— Start DATASET EXCERPT —

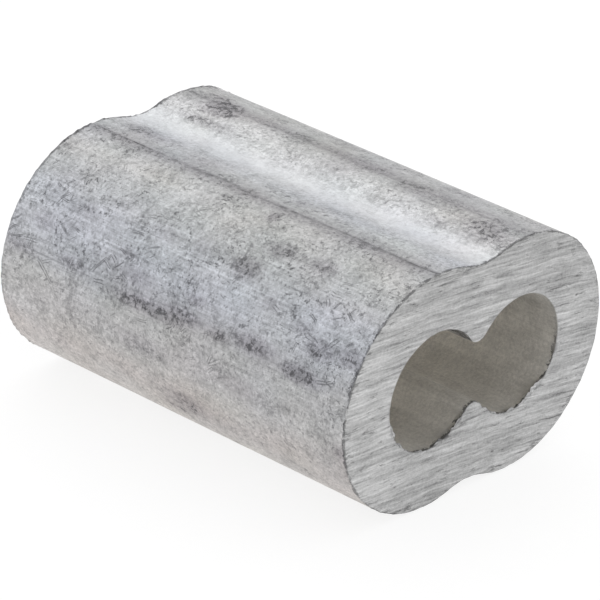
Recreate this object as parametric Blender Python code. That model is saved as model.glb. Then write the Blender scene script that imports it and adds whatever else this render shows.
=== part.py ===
"""Duplex (hourglass) sleeve for wire rope, sawn from an extruded aluminium bar.

The sleeve is one solid piece. Two rope bores lie side by side along Y and run into each
other, so that the rope's two legs share one opening. The body follows the bores with an
even wall, and a shallow groove runs along the top and the bottom between its two lobes.

Frame: origin at the sleeve's centre, +X across the two bores, +Y along the rope and +Z
through the thickness. Lengths are in metres.
"""

import math

import bmesh
import bpy

MM = 0.001

# Driving dimensions
SLEEVE_LENGTH = 24.4 * MM
SLEEVE_WIDTH = 20.0 * MM
LOBE_RADIUS = 6.72 * MM
BORE_RADIUS = 3.35 * MM
BORE_OFFSET = 3.24 * MM
GROOVE_DEPTH = 0.5 * MM
BORE_WAIST = 3.5 * MM
LOBE_FLATNESS = 0.988
BORE_FLATNESS = 0.98

# How finely the round stretches are cut into flats, and how far the cutter overruns
ARC_STEP = math.radians(4.0)
CUTTER_OVERRUN = 2.0 * MM

# Finish of the extruded aluminium
ALUMINIUM_COLOUR = (0.62, 0.62, 0.64, 1.0)
ALUMINIUM_ROUGHNESS = 0.45
SHARP_ANGLE = math.radians(35.0)


def clear_scene():
    for existing in list(bpy.data.objects):
        bpy.data.objects.remove(existing, do_unlink=True)


def arc(centre_x, centre_z, radius, start, end):
    """Points on an arc from the angle start up to the angle end, which is left out."""
    count = max(2, math.ceil(abs(end - start) / ARC_STEP))
    points = []
    for index in range(count):
        angle = start + (end - start) * index / count
        x = centre_x + radius * math.cos(angle)
        z = centre_z + radius * math.sin(angle)
        points.append((x, z))
    return points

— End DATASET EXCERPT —

> [TASK]:
Quote exactly the first line of the data and every line after it through the one holding "extruded aluminium bar.".

> [FULL RESPONSE]:
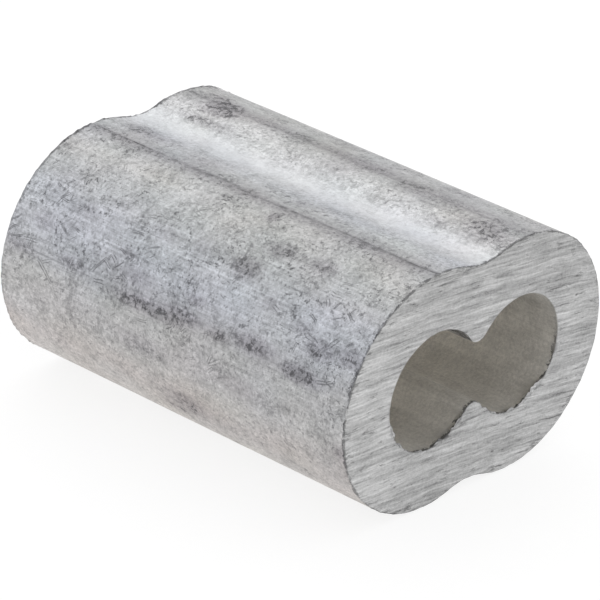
Recreate this object as parametric Blender Python code. That model is saved as model.glb. Then write the Blender scene script that imports it and adds whatever else this render shows.
=== part.py ===
"""Duplex (hourglass) sleeve for wire rope, sawn from an extruded aluminium bar.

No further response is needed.